The Supplemental Poverty Measure (SPM) is important because, unlike the Official Poverty Measure (OPM) which counts only money income (e.g., wages and cash transfers from the government), the SPM also includes non-cash government benefits such as SNAP, the school lunch program, housing subsidies and the EITC. These noncash benefits have grown more rapidly than cash benefits in recent decades.
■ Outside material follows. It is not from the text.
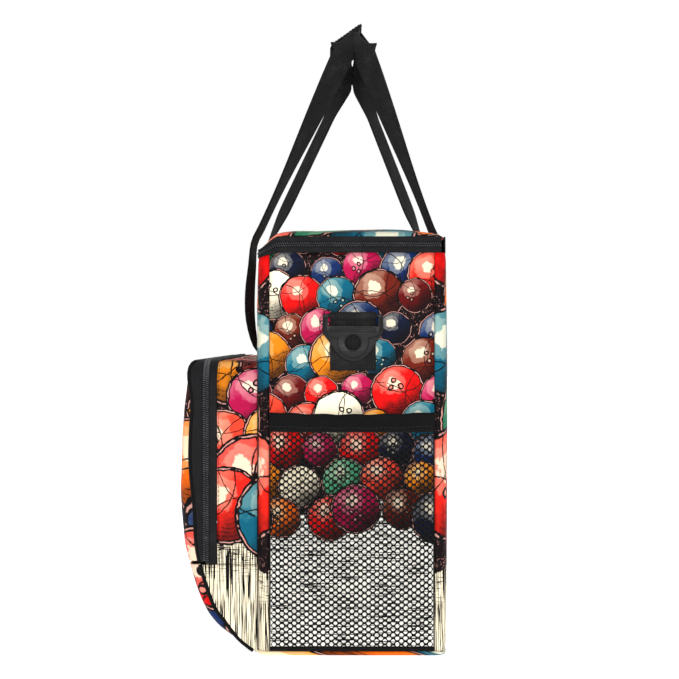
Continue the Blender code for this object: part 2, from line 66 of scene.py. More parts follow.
# Main sizes, most of them read from the imported model
FRONT_LOW, FRONT_HIGH, _ = size_of("front_panel")
END_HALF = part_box("end_panel_near")[1].x
HALF_DEPTH = -FRONT_LOW.x
HALF_LENGTH = FRONT_HIGH.y
CORNER = 8 * MM
WRAP_END = -FRONT_HIGH.x  # where the corner wraps end, and the end panels begin
SHELL_LOW, SHELL_HIGH = FRONT_LOW.z, FRONT_HIGH.z
BAND_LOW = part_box("rim_tape")[0].z
BAND_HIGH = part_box("lid_tape")[1].z
BAND_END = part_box("rim_tape")[1].x
POCKET_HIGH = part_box("pocket_gusset_upper")[1]
POCKET_HALF = POCKET_HIGH.y
POCKET_TOP = POCKET_HIGH.z
POCKET_CORNER = 20 * MM
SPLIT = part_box("pocket_tape_outer")[0].z
NET_LOW, NET_HIGH, _ = size_of("mesh_pocket_near")
STRAP_WIDE = 25 * MM
PRINT_THICK = 0.0014
COIL_PITCH = 0.0018
COIL_MARGIN = 0.001  # bare tape at the end of a row of teeth


def linear(red, green, blue):
    """An 8-bit screen colour as the linear one that shaders take."""
    return tuple((c / 255 / 12.92) if c <= 10 else ((c / 255 + 0.055) / 1.055) ** 2.4
                 for c in (red, green, blue))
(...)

Critics of federal antipoverty programs often claim that they are ineffective. But much recent research shows that progress in reducing poverty has been understated because the OPM does not count noncash benefits (see Bailey and Danziger, Legacies of the War on Poverty, Russell Sage Foundation, 2013). If the OPM counted all benefits as income as the SPM does, poverty would have fallen by over a third since 1965. That is, the safety net is much more effective than critics claim.

 

The primary reason that poverty remains so high is that the benefits of a growing economy are no longer being shared by all workers as they were in the quarter century following the end of World War II. We have more working poverty today than we did 40 years ago, when the inflation-adjusted minimum wage was higher and even less-educated workers benefited when productivity increased. Stagnant earnings for the typical worker and higher unemployment represent a failure of the economy, not a failure of antipoverty policies.

 

Given current economic conditions, poverty will not be substantially reduced unless government does more to help the working poor and those who are willing to work but cannot find jobs. We must find ways to ensure that the benefits of economic growth are more widely distributed than they have been over recent decades. The best way to do this is to adopt policies to increase the employment and earnings of the poor. But even with such a renewed focus on raising the market incomes of the poor, we must also expand the reach of our safety net programs.

 

Poverty remains high, not because of a shortage of effective antipoverty policy options, but because the public and policy makers have not made reducing poverty a high priority.